Motilor Land on territories of Alba, Bihor and Cluj counties. People make everything that is related to folk art, especially woodcarving (the practical side, almost any object needed in a house that could be made of wood) and red pottery. They are famous for a women alpenhorn player group.
Somes area on territories of Cluj and Salaj counties. The villages preserve unchanged, for many centuries, interesting customs and traditions: folk art, wooden gates, folk costumes, wicker works, sheepskin and leather works.
Bistrita area on territories of Bistrita county. Bistrita people use dazzling colours in their folk costumes, decorated with peacock feathers. Famous for their dance “Calusul” and their plum brandy.
Mures and Tarnave Valleys on territories of Mures, Alba and Sibiu counties. A very rich and divers area. The confluence of some ethno folkloric important subareas – Superios Mures, Gurghiu Valley, Tarnave Valley – and the colour resulted from the Romanian, Hungarian, German and Gypsy people mixture who live together on this lands make this region very special.

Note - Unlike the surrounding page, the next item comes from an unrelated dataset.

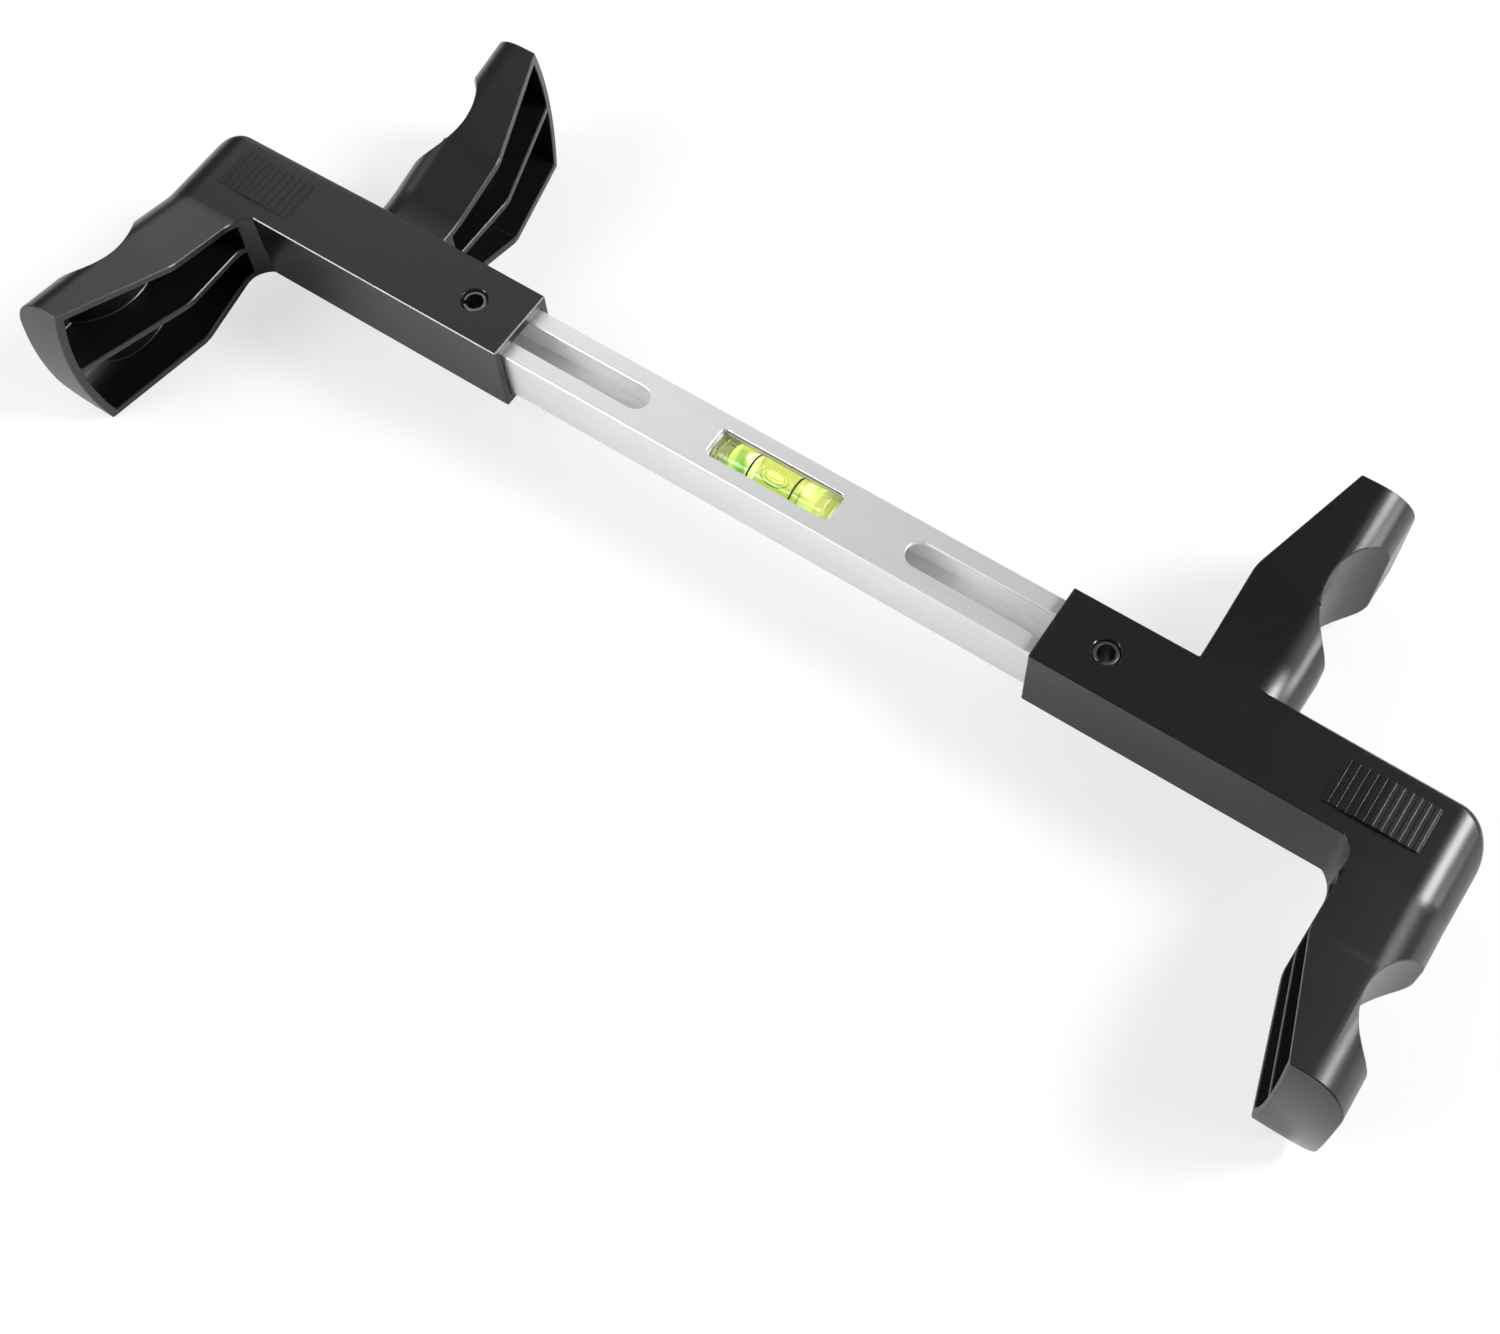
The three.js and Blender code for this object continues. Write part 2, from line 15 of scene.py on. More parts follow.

Marginimea Sibiului and Fagaras land on territories of Sibiu county. Here you can participate to customs related to shepherds’ life. You can also taste their homemade “cas”, a very tasty fresh cheese.
Ciuc area on territories of Harghita and Covasna counties. Hungarian traditions are dominant in this area. They are famous for painted furniture as well as Corund village wickerwork and pottery.
Banat on territories of Timis and Caransebes counties. Here you’ll find a mixture of many and different traditions: Hungarian, German, Serbian, Czech, Slovakian, Bulgarian, Ukrainian beside Romanian, of course.
Hategului Land on territories of Hunedoara county. People of this land keep the customs alive since Dacians times. Orastie is a well known centre of sheepskin and leather works.
Barsei Land on territories of Brasov county. This area shows you a powerful urban character. Brasov, well known commercial and craftworks citadel even from earlier Middle Age, puts its stamp on regional traditions.